[Begin]

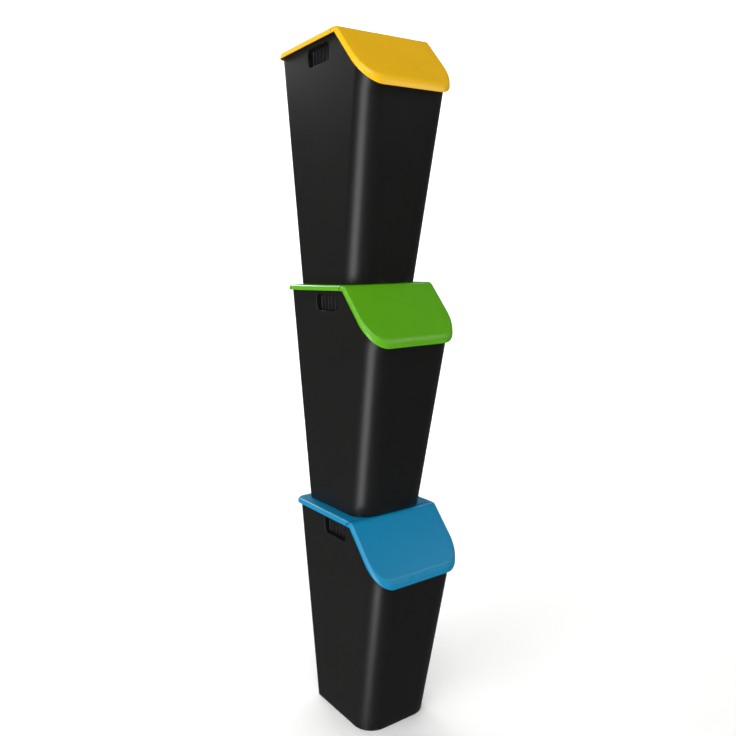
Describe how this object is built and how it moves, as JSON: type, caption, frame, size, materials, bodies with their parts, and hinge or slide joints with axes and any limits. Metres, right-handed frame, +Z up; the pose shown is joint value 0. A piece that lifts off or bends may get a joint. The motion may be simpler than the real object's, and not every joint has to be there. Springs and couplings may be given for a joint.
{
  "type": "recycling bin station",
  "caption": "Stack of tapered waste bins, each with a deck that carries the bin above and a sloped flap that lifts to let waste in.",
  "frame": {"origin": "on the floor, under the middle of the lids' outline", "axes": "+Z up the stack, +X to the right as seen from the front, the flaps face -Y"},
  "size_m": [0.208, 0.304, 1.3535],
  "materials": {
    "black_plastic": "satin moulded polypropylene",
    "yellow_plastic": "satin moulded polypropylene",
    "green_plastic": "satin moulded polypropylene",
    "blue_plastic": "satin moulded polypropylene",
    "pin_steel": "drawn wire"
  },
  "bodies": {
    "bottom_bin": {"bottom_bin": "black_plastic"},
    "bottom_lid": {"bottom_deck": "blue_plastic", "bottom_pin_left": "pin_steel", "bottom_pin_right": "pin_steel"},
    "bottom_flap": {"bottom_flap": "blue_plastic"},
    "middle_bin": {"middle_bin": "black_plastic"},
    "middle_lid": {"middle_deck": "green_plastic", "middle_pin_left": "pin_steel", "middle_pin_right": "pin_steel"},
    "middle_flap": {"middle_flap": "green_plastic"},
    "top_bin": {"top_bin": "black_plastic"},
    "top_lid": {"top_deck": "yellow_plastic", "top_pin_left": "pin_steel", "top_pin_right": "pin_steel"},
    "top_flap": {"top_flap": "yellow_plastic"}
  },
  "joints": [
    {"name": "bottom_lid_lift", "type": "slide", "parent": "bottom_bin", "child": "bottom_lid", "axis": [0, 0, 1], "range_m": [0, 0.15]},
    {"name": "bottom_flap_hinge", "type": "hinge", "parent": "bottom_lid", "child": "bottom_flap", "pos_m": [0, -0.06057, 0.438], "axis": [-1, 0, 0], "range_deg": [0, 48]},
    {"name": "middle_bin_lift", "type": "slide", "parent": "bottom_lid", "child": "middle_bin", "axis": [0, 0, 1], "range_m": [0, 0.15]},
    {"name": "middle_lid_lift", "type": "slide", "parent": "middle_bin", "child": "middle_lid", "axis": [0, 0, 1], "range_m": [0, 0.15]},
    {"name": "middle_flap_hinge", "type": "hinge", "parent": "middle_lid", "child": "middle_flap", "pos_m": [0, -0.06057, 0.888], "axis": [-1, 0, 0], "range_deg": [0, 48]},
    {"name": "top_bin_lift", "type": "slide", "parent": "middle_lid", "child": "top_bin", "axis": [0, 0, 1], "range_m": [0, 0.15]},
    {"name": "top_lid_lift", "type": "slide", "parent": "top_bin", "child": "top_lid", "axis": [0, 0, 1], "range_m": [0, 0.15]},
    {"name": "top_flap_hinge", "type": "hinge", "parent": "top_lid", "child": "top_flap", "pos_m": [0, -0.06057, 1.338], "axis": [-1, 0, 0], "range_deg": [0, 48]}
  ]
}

[End]

**Task description**
Quote the whole listing above, leaving nothing out.

**Written answer**
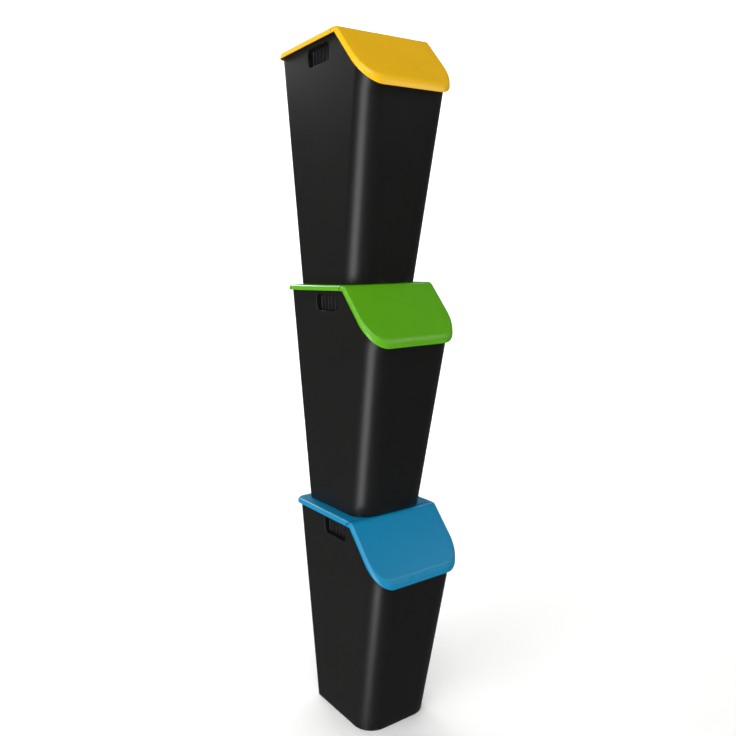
Describe how this object is built and how it moves, as JSON: type, caption, frame, size, materials, bodies with their parts, and hinge or slide joints with axes and any limits. Metres, right-handed frame, +Z up; the pose shown is joint value 0. A piece that lifts off or bends may get a joint. The motion may be simpler than the real object's, and not every joint has to be there. Springs and couplings may be given for a joint.
{
  "type": "recycling bin station",
  "caption": "Stack of tapered waste bins, each with a deck that carries the bin above and a sloped flap that lifts to let waste in.",
  "frame": {"origin": "on the floor, under the middle of the lids' outline", "axes": "+Z up the stack, +X to the right as seen from the front, the flaps face -Y"},
  "size_m": [0.208, 0.304, 1.3535],
  "materials": {
    "black_plastic": "satin moulded polypropylene",
    "yellow_plastic": "satin moulded polypropylene",
    "green_plastic": "satin moulded polypropylene",
    "blue_plastic": "satin moulded polypropylene",
    "pin_steel": "drawn wire"
  },
  "bodies": {
    "bottom_bin": {"bottom_bin": "black_plastic"},
    "bottom_lid": {"bottom_deck": "blue_plastic", "bottom_pin_left": "pin_steel", "bottom_pin_right": "pin_steel"},
    "bottom_flap": {"bottom_flap": "blue_plastic"},
    "middle_bin": {"middle_bin": "black_plastic"},
    "middle_lid": {"middle_deck": "green_plastic", "middle_pin_left": "pin_steel", "middle_pin_right": "pin_steel"},
    "middle_flap": {"middle_flap": "green_plastic"},
    "top_bin": {"top_bin": "black_plastic"},
    "top_lid": {"top_deck": "yellow_plastic", "top_pin_left": "pin_steel", "top_pin_right": "pin_steel"},
    "top_flap": {"top_flap": "yellow_plastic"}
  },
  "joints": [
    {"name": "bottom_lid_lift", "type": "slide", "parent": "bottom_bin", "child": "bottom_lid", "axis": [0, 0, 1], "range_m": [0, 0.15]},
    {"name": "bottom_flap_hinge", "type": "hinge", "parent": "bottom_lid", "child": "bottom_flap", "pos_m": [0, -0.06057, 0.438], "axis": [-1, 0, 0], "range_deg": [0, 48]},
    {"name": "middle_bin_lift", "type": "slide", "parent": "bottom_lid", "child": "middle_bin", "axis": [0, 0, 1], "range_m": [0, 0.15]},
    {"name": "middle_lid_lift", "type": "slide", "parent": "middle_bin", "child": "middle_lid", "axis": [0, 0, 1], "range_m": [0, 0.15]},
    {"name": "middle_flap_hinge", "type": "hinge", "parent": "middle_lid", "child": "middle_flap", "pos_m": [0, -0.06057, 0.888], "axis": [-1, 0, 0], "range_deg": [0, 48]},
    {"name": "top_bin_lift", "type": "slide", "parent": "middle_lid", "child": "top_bin", "axis": [0, 0, 1], "range_m": [0, 0.15]},
    {"name": "top_lid_lift", "type": "slide", "parent": "top_bin", "child": "top_lid", "axis": [0, 0, 1], "range_m": [0, 0.15]},
    {"name": "top_flap_hinge", "type": "hinge", "parent": "top_lid", "child": "top_flap", "pos_m": [0, -0.06057, 1.338], "axis": [-1, 0, 0], "range_deg": [0, 48]}
  ]
}